If you bring on assistant coaches or support staff, standard operating procedures become non-negotiable. Everyone needs the same decision framework, communication standards, and client experience benchmarks. Without that, growth creates inconsistency, and inconsistency kills trust.
Choose technology that removes stack chaos
One of the fastest ways to lose efficiency is running an online coaching business across five or six disconnected tools. You end up paying more, duplicating work, and missing signals that matter. Scale improves when the tech stack gets smaller and smarter.
The best systems for coaches combine workout delivery, nutrition management, check-ins, messaging, analytics, habit tracking, and automation in one place. That setup reduces admin and creates a better client experience because there is one source of truth. It also makes your business more durable. If a client asks about progress, adherence, or program changes, the answer is easy to find.
This is where a platform built specifically for fitness and nutrition coaching has an advantage over generic business software.

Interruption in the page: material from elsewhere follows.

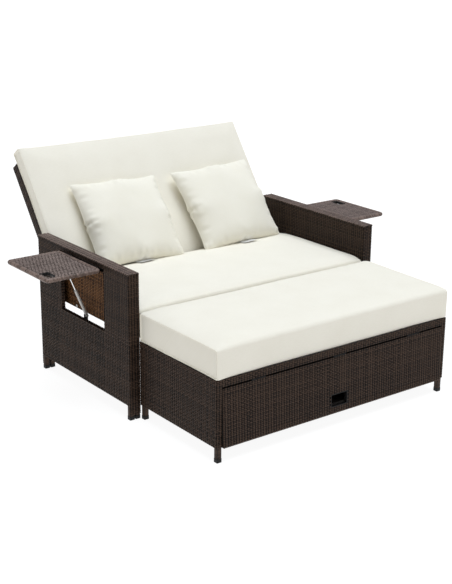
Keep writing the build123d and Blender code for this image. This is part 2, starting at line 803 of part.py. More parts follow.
def ottoman_cushion():
    depth = ottoman_depth - soft_gap
    cushion = boxed_cushion(ottoman_cushion_width, depth, ottoman_cushion_thickness, cushion_crown)
    return Pos(0, ottoman_front + depth / 2, ottoman_height) * cushion


# Flap: a tube frame and woven face hung from the top rail, drawn shut and then swung ajar

def flap_frame():
    """Four tubes round the edge and one beside each side of the hand hole."""
    y0 = ottoman_front + weave
    y1 = y0 + flap_tube
    bars = []
    for z0 in (skirt_height, flap_top - flap_leaf - flap_tube):
        bars.append(hollow_bar(-flap_half, flap_half, y0, y1, z0, z0 + flap_tube, "x"))
    low, high = skirt_height + flap_tube, flap_top - flap_leaf - flap_tube
    bars += both_sides([hollow_bar(-flap_half, -flap_half + flap_tube, y0, y1, low, high, "z")])
    near = hand_hole_width / 2 + hand_rim
    bars += both_sides([hollow_bar(-near - flap_tube, -near, y0, y1, low, high, "z")])
    return bars


def hand_hole(grow, y0, y1):
    """The block of the hand hole, made larger all round by grow."""
    z0 = skirt_height + hand_hole_bottom
    return block(-hand_hole_width / 2 - grow, hand_hole_width / 2 + grow, y0, y1, z0 - grow,
                 z0 + hand_hole_height + grow)


def flap_weave():
    panel = block(-flap_half, flap_half, ottoman_front, ottoman_front + weave, skirt_height,
                  flap_top - flap_leaf)
    return panel - hand_hole(hand_rim, ottoman_front - overrun, ottoman_front + weave + overrun)


def flap_rim():
    """The moulded rim of the hand hole."""
    rear = ottoman_front + hand_rim_depth
    outer = hand_hole(hand_rim, ottoman_front, rear)
    return outer - hand_hole(0, ottoman_front - overrun, rear + overrun)


def flap_hinge(moving):
    leaves = []
    for middle in (-flap_hinge_spread, 0, flap_hinge_spread):
        for x0, x1 in knuckle_row(middle, flap_knuckle_length, knuckle_gap, moving):
            barrel = rod_x(x0, x1, flap_axis_y, flap_axis_z, flap_knuckle)
            low = flap_axis_z - flap_leaf + (-flap_knuckle if moving else flap_knuckle)
            leaf = block(x0, x1, flap_axis_y, flap_axis_y + flap_leaf_depth, low, low + flap_leaf)
            if moving:
                web_top = flap_axis_z - flap_knuckle + flap_leaf_relief
                leaf = leaf + block(x0, x1, flap_axis_y, flap_axis_y + flap_knuckle, low, web_top)
            hole = rod_x(x0 - overrun, x1 + overrun, flap_axis_y, flap_axis_z, flap_pin + running_gap)
            leaves.append(barrel + leaf - hole)
    return leaves


def flap_pins():
    reach = 1.5 * flap_knuckle_length + knuckle_gap
    return [rod_x(middle - reach, middle + reach, flap_axis_y, flap_axis_z, flap_pin)
            for middle in (-flap_hinge_spread, 0, flap_hinge_spread)]


def flap_bumpers():
    """Rubber buttons on the front low rail that the hanging flap leans against."""
    z = skirt_height + bumper_rise
    drop = flap_axis_z - z
    face = ottoman_front + weave + flap_tube
    ajar = math.radians(flap_ajar)
    reach = (face - flap_axis_y) / math.cos(ajar) - drop * math.tan(ajar)
    front = flap_axis_y + reach + bumper_gap
    return both_sides([rod_y(-flap_half + flap_tube / 2, front, storage_front, z, bumper_radius)])


# Every piece under its name, and the files

def place_sofa():
    keep("arm_legs_left", *arm_legs())
    keep("arm_legs_right", *[mirrored(leg) for leg in arm_legs()])
    rails = [bolt_holes(rail) for rail in arm_rails()]
    keep("arm_rails_left", *rails)
    keep("arm_rails_right", *[mirrored(rail) for rail in rails])
    ends = [arm_end_weave(0), arm_end_weave(arm_depth - weave)]
    panels = {
        "arm_outer_weave": [arm_outer_weave()],
        "arm_inner_weave": [bolt_holes(arm_inner_weave())],
        "arm_top_weave": [arm_top_weave()],
        "arm_end_weave": ends,
    }
    for name, shapes in panels.items():
        keep(name + "_left", *shapes)
        keep(name + "_right", *[mirrored(shape) for shape in shapes])
    keep("sofa_foot_caps", *sofa_caps())
    keep("seat_frame", *seat_frame())
    keep("seat_side_bars", *side_bars())
    keep("seat_bolts", *seat_bolts())
    keep("seat_deck_weave", *seat_deck())
    keep("seat_cushion", seat_cushion())


def place_back():
    keep("back_frame", *[on_back(rail) for rail in back_rails()])
    keep("back_front_weave", on_back(back_face(-back_front)))
    keep("back_rear_weave", on_back(back_face(back_rail_rear)))
    keep("back_edge_weave", *[on_back(strip) for strip in back_edges()])
    keep("recline_upper_plates", *[on_back(plate) for plate in upper_plates()])
    keep("recline_pivot_bolts", *[on_back(bolt) for bolt in pivot_bolts()])
    keep("back_cushion", on_back(back_cushion()))
    keep("pillow_left", on_back(pillow(pillow_left_place_share * arm_inner, pillow_left_turn)))
    keep("pillow_right", on_back(pillow(pillow_right_place_share * arm_inner, pillow_right_turn)))


def place_trays():
    pairs = {
        "tray_frame": tray_ring(),
        "tray_weave": [tray_panel()],
        "tray_hinge_lugs": tray_hinge(True),
        "tray_stay_bracket": [stay_bracket()],
        "stay_cylinder": [stay_body()],
        "stay_rod": [stay_rod()],
    }
    for name, shapes in pairs.items():
        keep(name + "_left", *shapes)
        keep(name + "_right", *[turned(shape) for shape in shapes])
    groups = {
        "tray_hinge_leaves": tray_hinge(False),
        "tray_hinge_pins": tray_pins(),
        "stay_sill_brackets": [sill_bracket()],
        "stay_foot_pins": [foot_pin()],
    }
    for name, shapes in groups.items():
        keep(name, *shapes, *[turned(shape) for shape in shapes])


def place_ottoman():
    keep("ottoman_legs", *ottoman_legs())
    keep("ottoman_top_rails", *ottoman_top_rails())
    keep("ottoman_low_rails", *ottoman_low_rails())
    keep("ottoman_side_weave", *both_sides([ottoman_side_weave()]))
    keep("ottoman_rear_weave", ottoman_rear_weave())
    keep("ottoman_front_band", ottoman_front_band())
    keep("ottoman_deck_weave", ottoman_deck())
    keep("ottoman_storage_floor", ottoman_floor())
    keep("ottoman_foot_caps", *ottoman_caps())
    keep("ottoman_cushion", ottoman_cushion())
    keep("flap_bumpers", *flap_bumpers())
    keep("flap_hinge_leaves", *flap_hinge(False))
    keep("flap_hinge_pins", *flap_pins())
    keep("flap_frame", *[on_flap(bar) for bar in flap_frame()])
    keep("flap_weave", on_flap(flap_weave()))
    keep("flap_hand_rim", on_flap(flap_rim()))
    keep("flap_hinge_lugs", *[on_flap(lug) for lug in flap_hinge(True)])


def write_parts():
    os.makedirs("parts", exist_ok=True)
    for name, solids in parts.items():
        moved = [Pos(0, row_shift, 0) * solid for solid in solids]
        group = moved[0] if len(moved) == 1 else Compound(children=moved)
        export_step(group, os.path.join("parts", name + ".step"))


place_sofa()
place_back()
place_trays()
place_ottoman()
write_parts()
print("nodes", len(parts), "stay open", round(stay_open, 1), "closed", round(stay_closed, 1))
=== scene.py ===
import math

import bpy
import numpy as np
from mathutils import Matrix, Vector, noise


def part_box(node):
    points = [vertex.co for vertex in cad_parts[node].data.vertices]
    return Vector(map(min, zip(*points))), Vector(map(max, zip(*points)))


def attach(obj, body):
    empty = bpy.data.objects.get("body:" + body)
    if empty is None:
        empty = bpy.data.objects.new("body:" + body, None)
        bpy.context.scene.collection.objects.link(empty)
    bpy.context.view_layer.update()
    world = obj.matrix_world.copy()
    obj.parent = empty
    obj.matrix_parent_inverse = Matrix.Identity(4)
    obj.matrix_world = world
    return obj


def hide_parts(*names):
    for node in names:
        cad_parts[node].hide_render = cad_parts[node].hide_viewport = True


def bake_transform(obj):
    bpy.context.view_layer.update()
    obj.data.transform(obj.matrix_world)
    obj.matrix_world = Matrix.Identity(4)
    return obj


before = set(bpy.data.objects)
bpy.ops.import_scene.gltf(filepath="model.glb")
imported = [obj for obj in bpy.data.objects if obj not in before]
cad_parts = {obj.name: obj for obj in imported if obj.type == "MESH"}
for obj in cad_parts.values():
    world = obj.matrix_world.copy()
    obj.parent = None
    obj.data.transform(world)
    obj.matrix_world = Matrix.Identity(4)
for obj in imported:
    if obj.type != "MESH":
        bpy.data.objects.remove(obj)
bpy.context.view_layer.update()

# Looks of the double chaise lounger. Places and sizes are in millimetres from the arms' front,
# as in the CAD source, and become metres in the row frame when a piece is made. Materials and
# what is done to finished meshes are in metres.

scene = bpy.context.scene
random = np.random.default_rng(7)
row_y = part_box("arm_end_weave_left")[0].y * 1000

tiny = 1e-9
weft_pitch = 6.8
warp_pitch = 12.0
weft_share = 0.86
warp_share = 0.62
strand_wave = 1.6
strand_crown = 0.85
# The backing is a dark sheet behind the strands; its darkness, set by its tone and its low rise
# value, is painted shade in the gaps between them.
backing_depth = 1.6
backing_tone = 0.4
backing_shade_by_lift = -0.7
corner_round = 1.6
tight_round = 0.9
edge_round = 2.2
turn_steps = 4

# The bake map: wefts and backing lie left of its middle, warps right of it, and each strand
# fills its own band but for a gap.
map_half = 0.49
warp_map = 0.51
band_half = 0.45

wound_lift = 0.9
# The wound strands' level of painted shade: fairly light all round, with no dips.
wound_shade_by_lift = 0.6
wound_steps = 4
leg_half = 9.0
leg_sides = 16
leg_foot = 14.0

lean = math.radians(36.5)
pivot = np.array((0.0, 589.0, 335.0))
back_right = np.array((1.0, 0.0, 0.0))
back_behind = np.array((0.0, math.cos(lean), -math.sin(lean)))
back_up = np.array((0.0, math.sin(lean), math.cos(lean)))

across_x = np.array((1.0, 0.0, 0.0))
along_y = np.array((0.0, 1.0, 0.0))
up_z = np.array((0.0, 0.0, 1.0))
no_shift = np.array((0.0, 0.0, 0.0))
row_axes = (no_shift, across_x, along_y, up_z)
back_axes = (pivot, back_right, back_behind, back_up)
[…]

A specialized system understands programming logic, progression management, macro coaching, and check-in analysis at the product level. That means less workaround behavior from the coach and more useful structure for the client. CoachingPortal fits that model particularly well for coaches who want advanced delivery infrastructure without piecing it together manually.
Scale with restraint
More clients are not always the right next move. Sometimes the better move is improving profit per client, reducing churn, tightening your niche, or rebuilding your offer so it is easier to deliver. Growth should make the business stronger, not heavier.
The coaches who scale well usually do a few things exceptionally well. They systemize what is repeatable, automate what is low leverage, protect personalization where it matters, and treat client experience like a performance variable. That is what creates a business that can grow without becoming chaotic.
If you want your coaching business to become bigger and better at the same time, start by making it easier to run at a high standard. Capacity follows structure.